DIRECTIONS FOR THIS TASK:
Quote the material below exactly as written, from the first line to the line that holds "return cutter.part", endpoints included.

INFORMATION SHOWN:
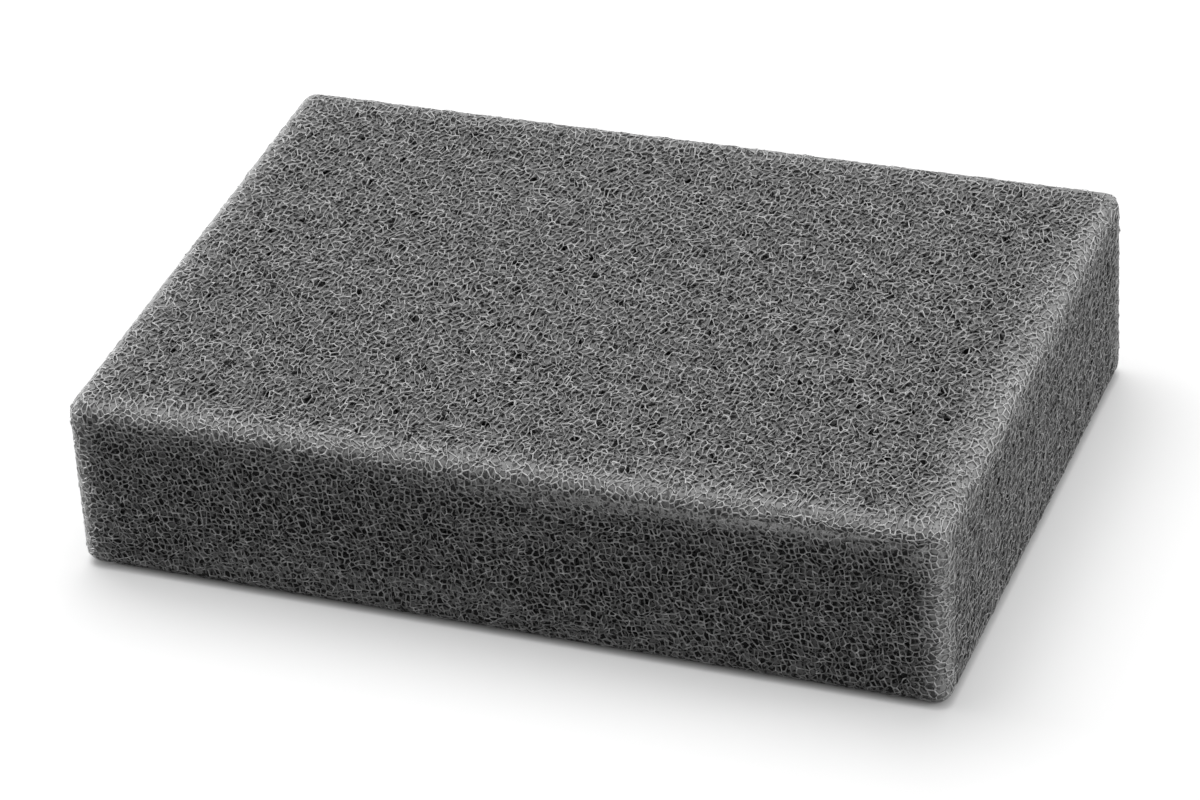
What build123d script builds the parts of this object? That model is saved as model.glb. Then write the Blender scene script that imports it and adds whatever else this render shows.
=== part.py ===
from build123d import *
import os
import random
from math import cos, pi, radians, sin

# A cut block of open-cell foam. The origin is at the centre of its underside, with the long
# edges along X, the short ones along Y and the thickness along Z. All sizes are in millimetres.

# The block as it was cut. It is thinnest at the front left corner. From there the knife ran a
# little out of level, and the top rises by about a degree to the right and to the back.
length = 150.0
depth = 104.0
thinnest = 32.0
rise_to_right = 2.0
rise_to_back = 2.0
edge_radius = 3.0

# The larger open pores, where a cut goes through the middle of a big cell. Each one is a pocket
# of four to six flat walls. They lie on a staggered grid, and each drifts off its place.
pore_widths = (1.7, 2.3)
pore_sides = (4, 5, 6)
pore_depth = 1.2
pore_spacing = 7.6
pore_drift = 2.3
pore_edge_clearance = 0.8
pore_seed = 20


def corner(side, end, height):
    """The point at that height above a corner of the underside. Side and end are -1 or 1."""
    return Vector(side * length / 2, end * depth / 2, height)


def direction(start, finish):
    """The unit vector that points from one point to another."""
    return (finish - start).normalized()


def pore_cutter(width, sides):
    """The solid that one pore takes away, with its mouth on the XY plane."""
    with BuildPart(mode=Mode.PRIVATE) as cutter:
        with BuildSketch(Plane.XY):
            RegularPolygon(radius=width / 2, side_count=sides)
        extrude(amount=-pore_depth)
    return cutter.part


def pores_on(face, width, start_height, end_height):
    """The cutters of one face, whose plane starts at a corner of the face and points outwards.
    The face is that wide, and its height goes from start_height to end_height across its width."""
    inset = edge_radius + pore_edge_clearance + max(pore_widths) / 2
    row_step = pore_spacing * sin(radians(60))
    rows = int(max(start_height, end_height) / row_step) + 1
    columns = int(width / pore_spacing) + 1
    placed = []
    for row in range(rows):
        for column in range(columns):
            bearing = chance.uniform(0, 2 * pi)
            drift = chance.uniform(0, pore_drift)
            turn = chance.uniform(0, 360)
            cutter = chance.choice(cutters)
            across = inset + (column + row % 2 / 2) * pore_spacing + drift * cos(bearing)
            up = inset + row * row_step + drift * sin(bearing)
            height = start_height + (end_height - start_height) * across / width
            if inset <= across <= width - inset and inset <= up <= height - inset:
                placed.append(cutter.moved(face.location * Location((across, up, 0), (0, 0, turn))))
    return placed


# The heights of the four corners, and the plane of the top through three of them
height_front_left = thinnest
height_front_right = thinnest + rise_to_right
height_back_left = thinnest + rise_to_back
height_back_right = thinnest + rise_to_right + rise_to_back
top_front_left = corner(-1, -1, height_front_left)
top_front_right = corner(1, -1, height_front_right)
top_back_left = corner(-1, 1, height_back_left)
top_right_way = direction(top_front_left, top_front_right)
top_normal = top_right_way.cross(direction(top_front_left, top_back_left))
top_face = Plane(origin=top_front_left, x_dir=top_right_way, z_dir=top_normal)
top_length = (top_front_right - top_front_left).length
top_depth = (top_back_left - top_front_left).length
tallest = max(height_front_left, height_front_right, height_back_left, height_back_right)

# The four sides stand upright, and each plane starts at the side's lower left corner
front_face = Plane(origin=corner(-1, -1, 0), x_dir=(1, 0, 0), z_dir=(0, -1, 0))
right_face = Plane(origin=corner(1, -1, 0), x_dir=(0, 1, 0), z_dir=(1, 0, 0))
back_face = Plane(origin=corner(1, 1, 0), x_dir=(-1, 0, 0), z_dir=(0, 1, 0))
left_face = Plane(origin=corner(-1, 1, 0), x_dir=(0, -1, 0), z_dir=(-1, 0, 0))

# The pores, laid out face by face
chance = random.Random(pore_seed)
cutters = [pore_cutter(width, sides) for width in pore_widths for sides in pore_sides]
pores = [
    *pores_on(top_face, top_length, top_depth, top_depth),
    *pores_on(front_face, length, height_front_left, height_front_right),
    *pores_on(right_face, depth, height_front_right, height_back_right),
    *pores_on(back_face, length, height_back_right, height_back_left),
    *pores_on(left_face, depth, height_back_left, height_front_left),
]

with BuildPart() as foam_block:
    with BuildSketch(Plane.XY):
        Rectangle(length, depth)
    extrude(amount=tallest)
    split(bisect_by=top_face, keep=Keep.BOTTOM)
    fillet(foam_block.edges(), radius=edge_radius)
    add(pores, mode=Mode.SUBTRACT)

os.makedirs("parts", exist_ok=True)
foam_block.part.label = "foam_block"
export_step(foam_block.part, "parts/foam_block.step")
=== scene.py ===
import math
from itertools import product

import bpy
import numpy as np
from mathutils import Matrix, Vector


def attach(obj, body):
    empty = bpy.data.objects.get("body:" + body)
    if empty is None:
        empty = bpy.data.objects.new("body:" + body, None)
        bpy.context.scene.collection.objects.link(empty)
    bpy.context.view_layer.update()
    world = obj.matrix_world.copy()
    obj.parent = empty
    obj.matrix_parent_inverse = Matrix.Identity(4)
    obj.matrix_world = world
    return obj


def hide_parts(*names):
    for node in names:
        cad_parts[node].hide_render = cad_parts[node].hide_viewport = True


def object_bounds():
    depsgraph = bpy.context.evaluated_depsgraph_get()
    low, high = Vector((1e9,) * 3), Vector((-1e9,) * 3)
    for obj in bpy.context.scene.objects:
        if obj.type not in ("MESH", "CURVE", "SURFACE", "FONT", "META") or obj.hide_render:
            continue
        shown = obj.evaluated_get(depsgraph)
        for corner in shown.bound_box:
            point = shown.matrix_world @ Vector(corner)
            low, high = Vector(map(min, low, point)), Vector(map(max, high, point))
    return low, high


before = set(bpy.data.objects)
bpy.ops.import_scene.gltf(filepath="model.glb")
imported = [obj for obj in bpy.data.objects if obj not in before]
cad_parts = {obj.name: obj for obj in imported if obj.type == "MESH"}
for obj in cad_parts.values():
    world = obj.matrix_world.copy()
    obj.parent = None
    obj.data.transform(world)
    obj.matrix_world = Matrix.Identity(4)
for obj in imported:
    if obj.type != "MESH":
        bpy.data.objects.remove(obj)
cad_low, cad_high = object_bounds()

bl_info = {
    "name": "Foam cushion",
    "version": (1, 0, 0),
    "blender": (4, 5, 0),
    "location": "View3D > Sidebar > Foam cushion",
    "description": "Models a cut block of open-cell foam, its network of struts and a plain studio",
    "category": "Object",
}

BLOCK = "foam_block"
LENGTH, DEPTH, HEIGHT = (cad_high[k] - cad_low[k] for k in range(3))


def linear(hex_value):
    """An sRGB hex value as the linear colour that Blender's shaders take."""
    shares = [int(hex_value[k:k + 2], 16) / 255 for k in (0, 2, 4)]
    return tuple(c / 12.92 if c <= 0.04045 else ((c + 0.055) / 1.055) ** 2.4 for c in shares) + (1.0,)


class FoamSizes(bpy.types.PropertyGroup):
    """Sizes of the block and of its cells"""

    edge_radius: bpy.props.FloatProperty(
        name="Edge radius", description="Rounding of every edge of the block",
        default=0.003, unit="LENGTH")
    cell_width: bpy.props.FloatProperty(
        name="Cell width", description="Mean width of one bubble of the foam",
        default=0.00106, unit="LENGTH")
    cell_stretch: bpy.props.FloatProperty(
        name="Cell stretch", description="Length of a bubble from front to back, in widths",
        default=1.9, min=0.5)
    strut_width: bpy.props.FloatProperty(
        name="Strut width", description="Width of the threads between the windows of the foam",
        default=0.0002, unit="LENGTH")
    network_depth: bpy.props.FloatProperty(
        name="Network depth", description="How deep the modelled struts reach below the cut surface",
        default=0.00033, unit="LENGTH")
    body_inset: bpy.props.FloatProperty(
        name="Body inset", description="Depth of the closed foam that shows behind the struts",
        default=0.00046, unit="LENGTH")
    edge_inset: bpy.props.FloatProperty(
        name="Edge inset",
        description="Depth of the closed foam along the rounded edges, where fewer cells are open",
        default=0.00027, unit="LENGTH")
    cut_waver: bpy.props.FloatProperty(
        name="Cut waver", description="How far the cut runs in and out from cell to cell",
        default=0.00006, unit="LENGTH")
    unevenness: bpy.props.FloatProperty(
        name="Unevenness",
        description="How far the cells stray from a regular packing, with 1 as in the photograph",
        default=1.0, min=0.0)
    seed: bpy.props.IntProperty(
        name="Seed", description="Start of the random draws", default=5)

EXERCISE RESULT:
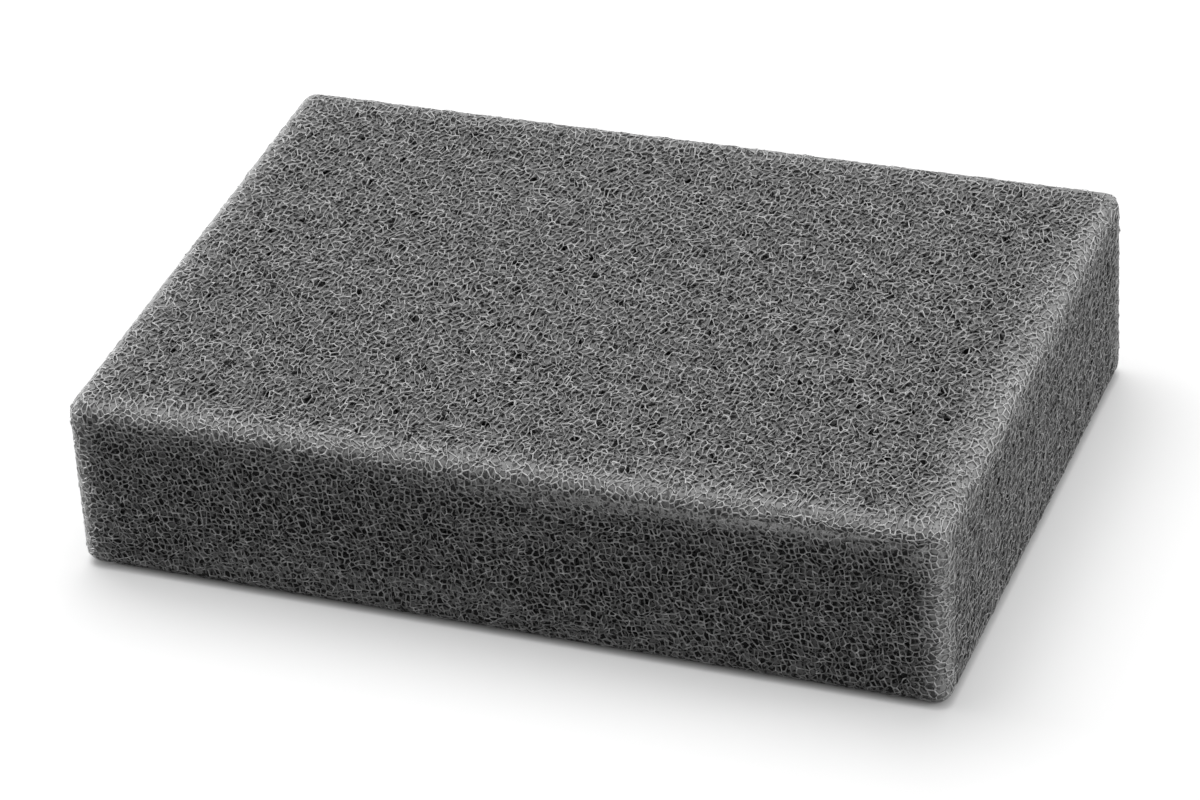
What build123d script builds the parts of this object? That model is saved as model.glb. Then write the Blender scene script that imports it and adds whatever else this render shows.
=== part.py ===
from build123d import *
import os
import random
from math import cos, pi, radians, sin

# A cut block of open-cell foam. The origin is at the centre of its underside, with the long
# edges along X, the short ones along Y and the thickness along Z. All sizes are in millimetres.

# The block as it was cut. It is thinnest at the front left corner. From there the knife ran a
# little out of level, and the top rises by about a degree to the right and to the back.
length = 150.0
depth = 104.0
thinnest = 32.0
rise_to_right = 2.0
rise_to_back = 2.0
edge_radius = 3.0

# The larger open pores, where a cut goes through the middle of a big cell. Each one is a pocket
# of four to six flat walls. They lie on a staggered grid, and each drifts off its place.
pore_widths = (1.7, 2.3)
pore_sides = (4, 5, 6)
pore_depth = 1.2
pore_spacing = 7.6
pore_drift = 2.3
pore_edge_clearance = 0.8
pore_seed = 20


def corner(side, end, height):
    """The point at that height above a corner of the underside. Side and end are -1 or 1."""
    return Vector(side * length / 2, end * depth / 2, height)


def direction(start, finish):
    """The unit vector that points from one point to another."""
    return (finish - start).normalized()


def pore_cutter(width, sides):
    """The solid that one pore takes away, with its mouth on the XY plane."""
    with BuildPart(mode=Mode.PRIVATE) as cutter:
        with BuildSketch(Plane.XY):
            RegularPolygon(radius=width / 2, side_count=sides)
        extrude(amount=-pore_depth)
    return cutter.part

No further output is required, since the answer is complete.